Friday, June 3, 2011

CARROT CAKE RECIPE

servings (serving size: 1 piece)
  • TOTAL: 1 HOURS, 53 MINUTES

  • COURSE:Cakes/Frostings, Desserts

  • Ingredients
    • Cake:
    • 10 1/10 ounces all-purpose flour (about 2 1/4 cups)
    • 2 teaspoons baking powder
    • 1 1/2 teaspoons ground cinnamon
    • 1/4 teaspoon salt
    • 2 cups grated carrot
    • 1 cup granulated sugar
    • 1/2 cup packed brown sugar
    • 6 tablespoons butter, softened
    • 3 large eggs
    • 1 teaspoon vanilla extract
    • 1/2 cup low-fat buttermilk
    • Cooking spray
    • Frosting:
    • 6 ounces cream cheese, softened
    • 1 ounce fromage blanc
    • 2 tablespoons butter, softened
    • 1/2 teaspoon vanilla extract
    • 1/8 teaspoon salt
    • 3 cups powdered sugar
    • 1/4 cup chopped pecans, toasted

    Preparation
    • 1. Preheat oven to 350°.
    • 2. To prepare cake, weigh or lightly spoon flour into dry measuring cups, and level with a knife.
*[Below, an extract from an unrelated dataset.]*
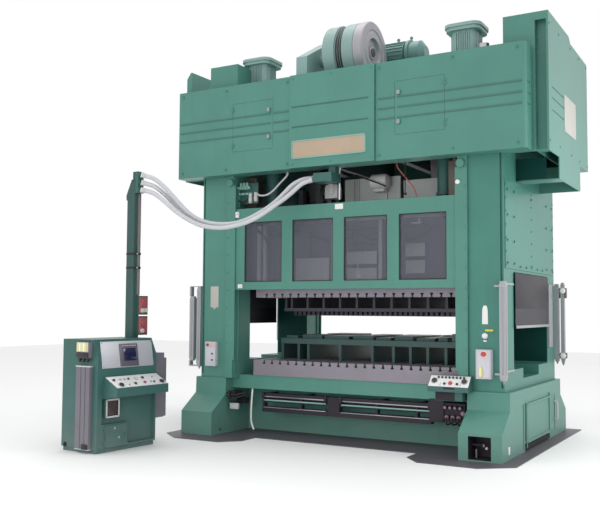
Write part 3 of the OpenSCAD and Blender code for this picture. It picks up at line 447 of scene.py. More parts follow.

Combine flour, 2 teaspoons baking powder, ground cinnamon, and 1/4 teaspoon salt in a medium bowl, stirring with a whisk. Add 2 cups grated carrot, tossing to combine.
    • 3. Place granulated sugar, brown sugar, and 6 tablespoons butter in a large bowl. Beat with a mixer at medium speed until combined. Add eggs, 1 at a time, beating well after each addition. Stir in 1 teaspoon vanilla. Add flour mixture and buttermilk alternately to sugar mixture, beginning and ending with flour mixture. Spread batter into a 13 x 9-inch metal baking pan coated with cooking spray. Bake at 350° for 28 minutes or until a wooden pick inserted in center comes out clean. Cool cake completely on a wire rack.
    • 4. To prepare frosting, place softened cream cheese and next 4 ingredients (through 1/8 teaspoon salt) in a medium bowl. Beat with a mixer at medium speed until fluffy. Gradually add powdered sugar, beating at medium speed until combined (don't overbeat). Spread frosting evenly over top of cake. Sprinkle evenly with toasted pecans.